> [Exercise prompt]: Reproduce the opening lines of the records exactly, up to and including the line in which "1.6, 5, False)" occurs.

> [Lines of data]:
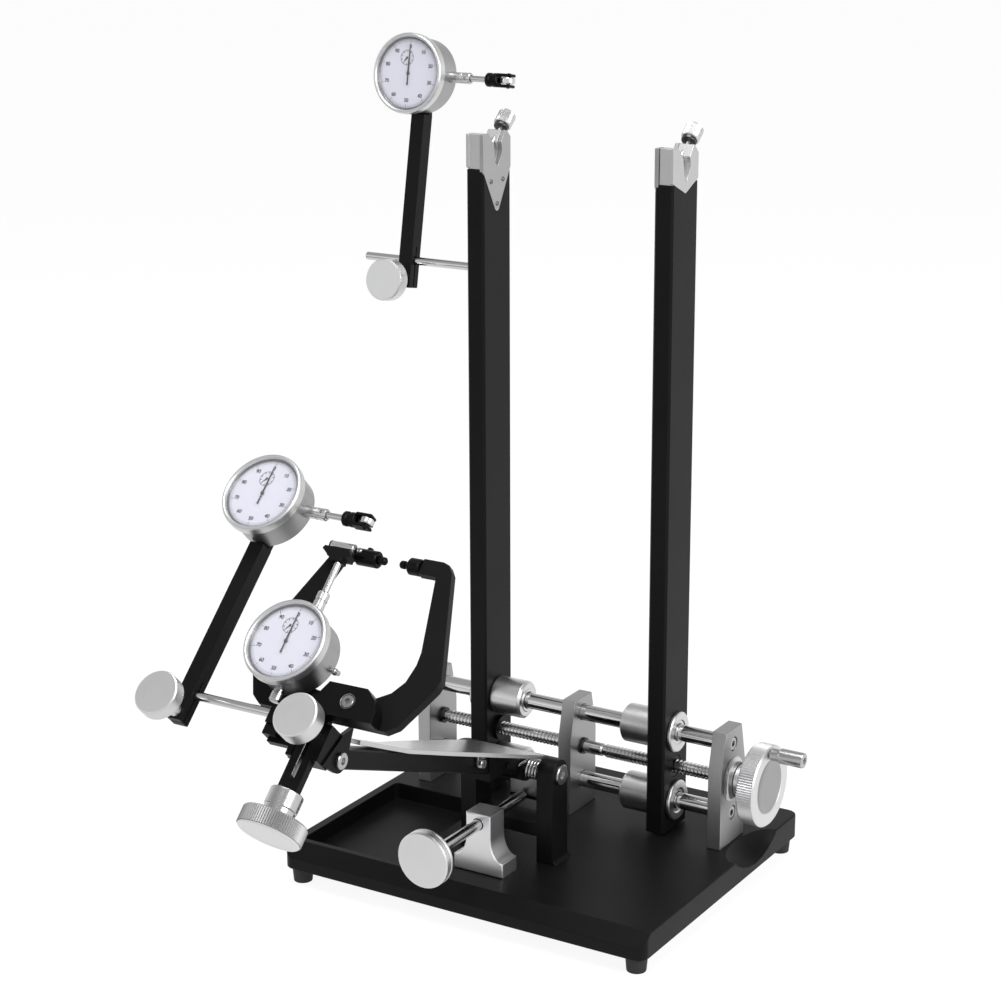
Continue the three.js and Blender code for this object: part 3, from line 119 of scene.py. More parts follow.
soft_lamp("lamp_right", (1.9, -0.5, 1.3), (0, -0.1, 0.25), 1.3, 26)
soft_lamp("lamp_top", (0.1, -0.3, 2.3), (0, -0.1, 0.2), 1.6, 32)
soft_lamp("lamp_front", (-1.3, -1.9, 1.1), (0, -0.1, 0.25), 1.6, 5, False)

world = bpy.data.worlds.new("studio")
scene.world = world
world.use_nodes = True
world.node_tree.nodes.clear()
sky = Socket(world.node_tree)
seen = sky.make("ShaderNodeLightPath").output.node
seen_white = Socket(world.node_tree, seen.outputs["Is Camera Ray"]) + Socket(
    world.node_tree, seen.outputs["Is Transmission Ray"])
mirrored = Socket(world.node_tree, seen.outputs["Is Glossy Ray"])
height = sky.make("ShaderNodeTexCoord", output="Generated")
height = sky.make("ShaderNodeSeparateXYZ", inputs={0: height}, output="Z")
overhead = sky.make("ShaderNodeValToRGB", {"stops": [(0.12, 1.0), (0.75, 0.3)]}, {0: height})
strength = seen_white.math("MAXIMUM", mirrored * overhead)
strength = strength.math("MAXIMUM", 0.42)
background = sky.make("ShaderNodeBackground", inputs={"Color": (1, 1, 1, 1), "Strength": strength})
sky.make("ShaderNodeOutputWorld", inputs={0: background})

floor_level = -0.0115
floor_mesh = bpy.data.meshes.new("floor")
floor_bm = bmesh.new()
bmesh.ops.create_circle(floor_bm, cap_ends=True, segments=64, radius=14)
bmesh.ops.translate(floor_bm, vec=(0, 0, floor_level - 0.0002), verts=floor_bm.verts)
floor_bm.to_mesh(floor_mesh)
floor_bm.free()
floor = bpy.data.objects.new("floor", floor_mesh)
scene.collection.objects.link(floor)
paper = bpy.data.materials.new("paper_sweep")
paper.use_nodes = True
paper.node_tree.nodes.clear()
sheet = Socket(paper.node_tree)
seen = sheet.make("ShaderNodeLightPath").output.node
by_camera = Socket(paper.node_tree, seen.outputs["Is Camera Ray"]) + Socket(
    paper.node_tree, seen.outputs["Is Transmission Ray"])
mirrored = Socket(paper.node_tree, seen.outputs["Is Glossy Ray"])
along = sheet.make("ShaderNodeTexCoord", output="Object")
along = sheet.make("ShaderNodeSeparateXYZ", inputs={0: along}, output="Y")
behind = sheet.make("ShaderNodeValToRGB", {"stops": [(0.0, 0.34), (1.0, 0.95)]}, {0: along * 0.8 + 1.0})
glow = sheet.make("ShaderNodeEmission", inputs={"Color": (1, 1, 1, 1), "Strength": (by_camera * 1.07).math(
    "MAXIMUM", mirrored * behind)})
matt = sheet.make("ShaderNodeBsdfDiffuse", inputs={"Color": (0.9, 0.9, 0.9, 1)})
share = by_camera.math("MAXIMUM", mirrored) * 0.86
blended = sheet.make("ShaderNodeMixShader", inputs={0: share, 1: matt, 2: glow})
sheet.make("ShaderNodeOutputMaterial", inputs={0: blended})
floor_mesh.materials.append(paper)


# Base plate. A thick steel plate with a sloping front, powder coated in satin black.
# A tray is milled in its front left, and a scoop in its right edge clears the fingers.
mm = 0.001
in_millimetres = Matrix.Scale(1 / mm, 4)
ALL_ROUND = 2 * math.pi


def new_finish(name):
    material = bpy.data.materials.new(name)
    material.use_nodes = True
    return material, Socket(material.node_tree), material.node_tree.nodes["Principled BSDF"]


def feed(shader, name, value):
    if isinstance(value, Socket):
        value.tree.links.new(value.output, shader.inputs[name])
    else:
        shader.inputs[name].default_value = value


def patterned(paint, place=None, scale=(1, 1, 1)):
    """Object coordinates in a piece's own frame, stretched by a scale for each axis"""
    coordinates = paint.make("ShaderNodeTexCoord", output="Object")
    if place is not None:
        back = place.copy()
        back.translation = place.translation * mm
        back = back.inverted()
        coordinates = paint.make("ShaderNodeMapping", inputs={
            "Vector": coordinates, "Location": back.translation, "Rotation": back.to_euler()})
    return paint.make("ShaderNodeMapping", inputs={"Vector": coordinates, "Scale": scale})


def speckle(paint, coordinates, scale, detail=3.0):
    return paint.make("ShaderNodeTexNoise", inputs={"Vector": coordinates, "Scale": scale, "Detail": detail})


def between(paint, share, dark, light):
    return paint.make("ShaderNodeMix", {"data_type": "RGBA"}, {0: share, 6: (*dark, 1), 7: (*light, 1)}, 2)


def roughen(paint, shader, height, strength, depth):
    feed(shader, "Normal", paint.make("ShaderNodeBump", inputs={
        "Strength": strength, "Distance": depth, "Height": height}))


def black_coat(name, dark=(0.0035, 0.0035, 0.0038), light=(0.0062, 0.0062, 0.0065), rough=0.4):
    material, paint, shader = new_finish(name)
    coordinates = patterned(paint)
    fine = speckle(paint, coordinates, 1500.0, 2.0)
    broad = speckle(paint, coordinates, 22.0, 4.0)
    feed(shader, "Base Color", between(paint, broad, dark, light))
    feed(shader, "Roughness", broad * 0.14 + fine * 0.1 + (rough - 0.12))
    feed(shader, "Specular IOR Level", 0.13)
    roughen(paint, shader, fine, 0.3, 0.00004)
    return material


def copy_of(node):
    """A CAD node's shape in millimetres, with its triangles merged into faces"""
    bm = bmesh.new()
    bm.from_mesh(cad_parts[node].data)
    bmesh.ops.transform(bm, matrix=in_millimetres, verts=bm.verts)
    bmesh.ops.remove_doubles(bm, verts=bm.verts, dist=0.003)
    bmesh.ops.dissolve_limit(bm, angle_limit=math.radians(1), verts=bm.verts, edges=bm.edges, delimit=set())
    return bm


def soften(bm, width, least=50, segments=2):
    """Rounds the edges that turn by more than the least angle"""
    edges = [edge for edge in bm.edges if edge.calc_face_angle(0) > math.radians(least)]
    bmesh.ops.bevel(bm, geom=edges, offset=width, offset_type="OFFSET", affect="EDGES", segments=segments,
                    profile=0.5, material=-1, clamp_overlap=True)
    return bm


def make(name, bm, body, material, nodes=(), place=None, sharp=32):
    """The finished piece, moved from millimetres in its own frame to its place on the stand"""
    bmesh.ops.transform(bm, matrix=Matrix.Scale(mm, 4) @ (place or Matrix.Identity(4)), verts=bm.verts)
    mesh = bpy.data.meshes.new(name)
    bm.to_mesh(mesh)
    bm.free()
    mesh.shade_smooth()
    mesh.set_sharp_from_angle(angle=math.radians(sharp))
    mesh.materials.append(material)
    piece = bpy.data.objects.new(name, mesh)
    scene.collection.objects.link(piece)
    flats = piece.modifiers.new("flat_faces", "WEIGHTED_NORMAL")
    flats.keep_sharp = True
    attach(piece, body)
    if nodes:
        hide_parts(*nodes)
    return piece


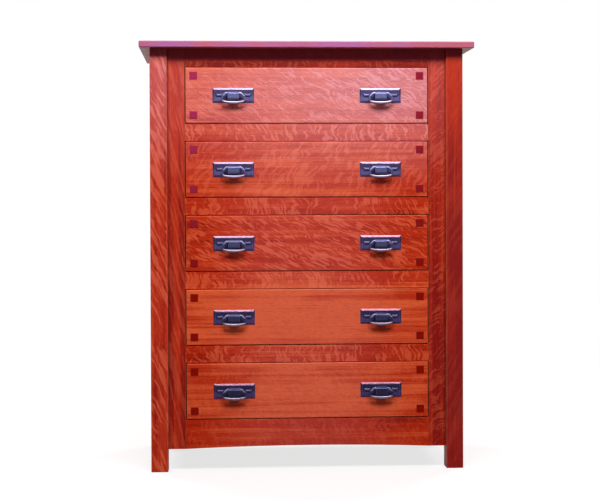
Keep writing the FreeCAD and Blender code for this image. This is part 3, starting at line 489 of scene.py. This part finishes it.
boxSides = {"axis": "X", "between": (-345 * mm, 345 * mm), "grain": "Y", "shift": 4.1}
innerLays = {
    "drawer_runners": {"grain": "Y", "start": 2.2}, "drawer_guides": {"grain": "Y", "start": 6.1},
    "drawer_stops": {"grain": "X", "start": 9.7}, "top_cleats": {"grain": "Y", "start": 13.3},
    "back_rails": {"grain": "X", "start": 17.9},
}
for number in drawerNumbers:
    innerLays[f"drawer_{number}_box"] = {"grain": "X", "start": 20.7 + number * 3.9, "cross": boxSides}
veneerLays = {"back_panel": {"grain": "Z", "start": 5.3}}
for number in drawerNumbers:
    veneerLays[f"drawer_{number}_bottom"] = {"grain": "X", "start": 8.5 + number * 2.7}
for label, lay in innerLays.items():
    giveFinish(label, makePlainWood("innerWood_" + label, innerLook, lay))
for label, lay in veneerLays.items():
    giveFinish(label, makePlainWood("veneer_" + label, veneerLook, lay))
print("inner woods:", len(innerLays) + len(veneerLays))


# Square pegs of dark stained wood, seen on their end grain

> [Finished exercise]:
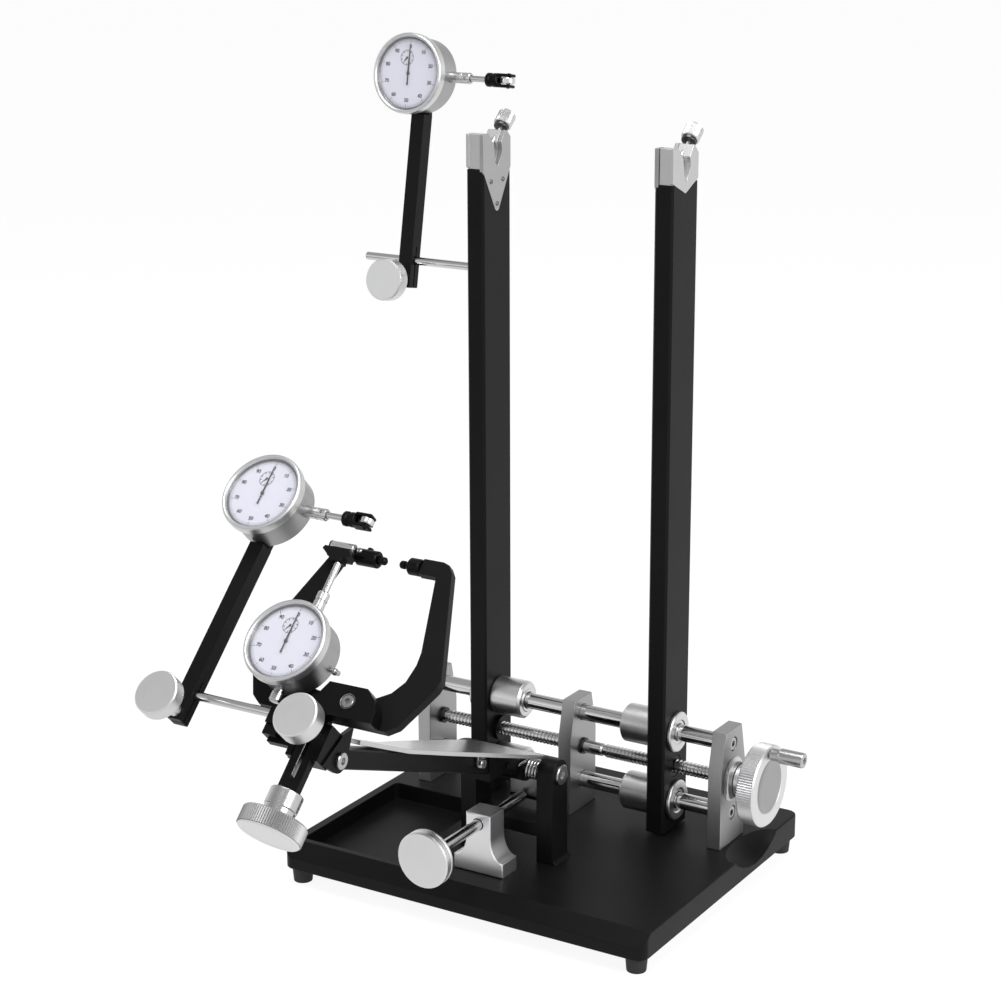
Continue the three.js and Blender code for this object: part 3, from line 119 of scene.py. More parts follow.
soft_lamp("lamp_right", (1.9, -0.5, 1.3), (0, -0.1, 0.25), 1.3, 26)
soft_lamp("lamp_top", (0.1, -0.3, 2.3), (0, -0.1, 0.2), 1.6, 32)
soft_lamp("lamp_front", (-1.3, -1.9, 1.1), (0, -0.1, 0.25), 1.6, 5, False)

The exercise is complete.